Gold is another currency
By itself, gold is a currency like the US dollar, Euro, or British Sterling. In the last few years, you may even consider cryptocurrencies like Bitcoin as another paper currency alternative. It’s a way you can pay for a purchase or measure wealth.
But if you have $1,000 dollars to invest, you can’t earn passive income unless you put it in an interest-bearing bank account or invest it.
Owning gold is a hedge against depreciating currency values. If the value of the US dollar goes lower, the price of gold can increase if people value gold more. But if dollar-based assets increase in value, the gold prices can drop.
Physical Gold vs Paper Assets
Owning physical gold can cost more than only investing in gold bullion stocks. But you have the peace of mind of knowing you possess a tangible asset. You can physically verify the gold assets you own for authenticity.
With stock market investments, you may not actually own the gold. If the fund manager is dishonest, they may sell more shares than actual gold in their vault.
Gold’s historical price can fluctuate as paper currency values change. For example, gold’s all-time high was $1,896.50 US dollars in 2011. But it dropped to $1049.60 per ounce in 2015 before rising in value again.
Understand that your gold-backed investments can be worth less than the original purchase price and are not guaranteed to always make money.
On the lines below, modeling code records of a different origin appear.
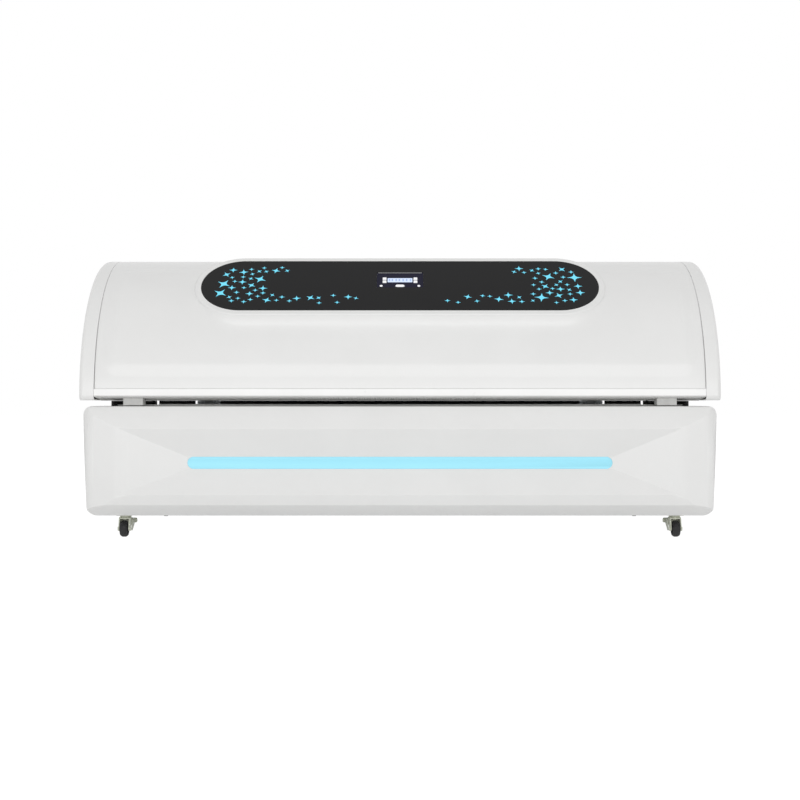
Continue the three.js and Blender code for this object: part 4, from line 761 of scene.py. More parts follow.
    def build(self) -> Object:
        """Builds the moulding with its wall.

        Returns:
            The finished shell.
        """
        piece, edge = self.grid()
        ring = [self.skin(x, angle) for x, angle in edge]
        with editing(piece, Pick.EDGES) as mesh:
            tree = KDTree(len(ring))
            for index, point in enumerate(ring):
                tree.insert(point, index)
            tree.balance()
            found = set()
            for vert in mesh.verts:
                _, index, distance = tree.find(vert.co)
                if distance < NEAR:
                    ring[index] = vert.co.copy()
                    found.add(vert)
            select(piece, Pick.EDGES, lambda item: item.is_boundary and found.issuperset(item.verts))
            for target in self.boss_rings(edge):
                ring = grow_ring(piece, ring, target)
            face_outwards()
        modify(piece, "SOLIDIFY", thickness=self.wall, offset=-1, use_even_offset=True)
        soften(piece, self.edge_round)
        return piece


@dataclass
class LidCap:
    """End cap of the lid: a rounded channel that follows the arch from foot to foot."""

    half_depth: float = 450 * MM
    rise_over_depth: float = 10 * MM
    spring_z: float = 420 * MM
    foot_z: float = 419 * MM
    inner_radius: float = 345 * MM
    start_x: float = 923.6 * MM
    end_x: float = 970 * MM
    sleeve_x: float = 868.3 * MM
    outer_round: float = 15 * MM
    inner_round: float = 5 * MM
    foot_round: float = 14 * MM
    wall: float = 3.6 * MM
    edge_round: float = 0.8 * MM
    steps: int = 120
    outer_steps: int = 8
    inner_steps: int = 4
    foot_reach: float = 1.05
    foot_shares: tuple[float, ...] = (0.8, 0.6, 0.42, 0.26, 0.12, 0.04, 0.0)

    def profile(self) -> list[Pair]:
        """The channel's outer skin as (x, radius) points, from the shell seam to the sleeve.

        Returns:
            The points.
        """
        outer, inner = self.half_depth, self.inner_radius
        points = [(self.start_x, outer)]
        for step in range(self.outer_steps + 1):
            turn = QUARTER_TURN * step / self.outer_steps
            points.append((self.end_x - self.outer_round * (1 - math.sin(turn)),
                           outer - self.outer_round * (1 - math.cos(turn))))
        points += [(self.end_x, (outer + inner) / 2)]
        for step in range(self.inner_steps + 1):
            turn = QUARTER_TURN * step / self.inner_steps
            points.append((self.end_x - self.inner_round * (1 - math.cos(turn)),
                           inner + self.inner_round * (1 - math.sin(turn))))
        return points + [(self.start_x, inner), (self.sleeve_x, inner)]

    def build(self, name: str, side: int) -> Object:
        """Spins the profile over the tunnel and closes both feet.

        Args:
            name: The name of the piece.
            side: -1 for the left end, 1 for the right.

        Returns:
            The finished cap.
        """
        points = self.profile()
        mesh = bpy.data.meshes.new(name)
        first = math.asin(self.foot_round / self.half_depth)
        ring = [(x, -r * math.cos(first), r * math.sin(first)) for x, r in points]
        mesh.from_pydata(ring, [(i, i + 1) for i in range(len(ring) - 1)], [])
        piece = bpy.data.objects.new(name, mesh)
        bpy.context.scene.collection.objects.link(piece)
        with editing(piece):
            bpy.ops.mesh.select_all(action="SELECT")
            bpy.ops.mesh.spin(steps=self.steps, angle=math.pi - 2 * first,
                              center=(0, 0, 0), axis=(1, 0, 0))
        for vert in piece.data.vertices:
            radius = math.hypot(vert.co.y, vert.co.z)
            vert.co.z += self.rise_over_depth * vert.co.z / radius + self.spring_z
        with editing(piece, Pick.EDGES):
            foot_line = self.spring_z + self.foot_round * self.foot_reach
            for way in (-1, 1):
                self.close_foot(piece, way, foot_line)
            face_outwards()
        modify(piece, "SOLIDIFY", thickness=self.wall, offset=-1, use_even_offset=True)
        if side < 0:
            piece.data.transform(Matrix.Scale(-1, 4, (1, 0, 0)))
            piece.data.flip_normals()
        soften(piece, self.edge_round)
        return piece

    def close_foot(self, piece: Object, way: int, foot_line: float) -> None:
        """Runs one end of the arch down over its rounded corner and closes it from below.

        Args:
            piece: The cap in edit mode.
            way: -1 for the front foot, 1 for the rear.
            foot_line: Height under which the open end lies.
        """
        select(piece, Pick.EDGES, lambda edge: all(
            vert.co.y * way > 0 and vert.co.z < foot_line for vert in edge.verts)
            and len(edge.link_faces) == 1 and not runs_along(edge, 2)
            and abs(edge.verts[0].co.z - edge.verts[1].co.z) < self.foot_round / 2)
        mesh = bmesh.from_edit_mesh(piece.data)
        start = [vert.co.copy() for vert in mesh.verts if vert.select]
        ring = start
        for share in self.foot_shares:
            pull = self.foot_round * (1 - math.sqrt(1 - (1 - share) ** 2))
            target = []
            for point in start:
                outside = abs(point.y) > (self.half_depth + self.inner_radius) / 2
                y = point.y - way * pull if outside else point.y
                target.append(Vector((point.x, y, self.foot_z + (point.z - self.foot_z) * share)))
            ring = grow_ring(piece, ring, target)
        select(piece, Pick.VERTS, lambda vert: vert.co.z < self.foot_z + HAIR
               and vert.co.y * way > 0 and vert.co.x > self.start_x - HAIR)
        bpy.ops.mesh.edge_face_add()


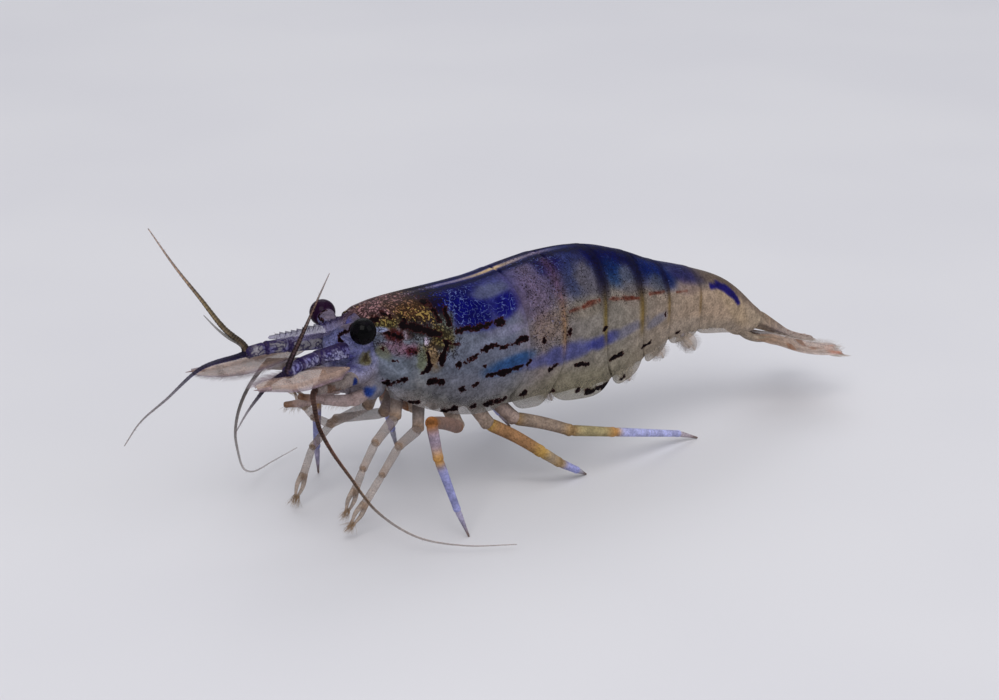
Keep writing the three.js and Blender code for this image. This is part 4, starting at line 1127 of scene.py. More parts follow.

Always take you investment goals and timeline into consideration. Like stocks, being able to own gold for many years means you are more likely to profit.
Investing in gold can be an easy way to diversify your investment portfolio. You may appreciate owning a tangible asset that has been an accepted measurement of wealth for much of history. Thanks to today’s digital investing tools, there are several ways to invest in gold in the 21st century.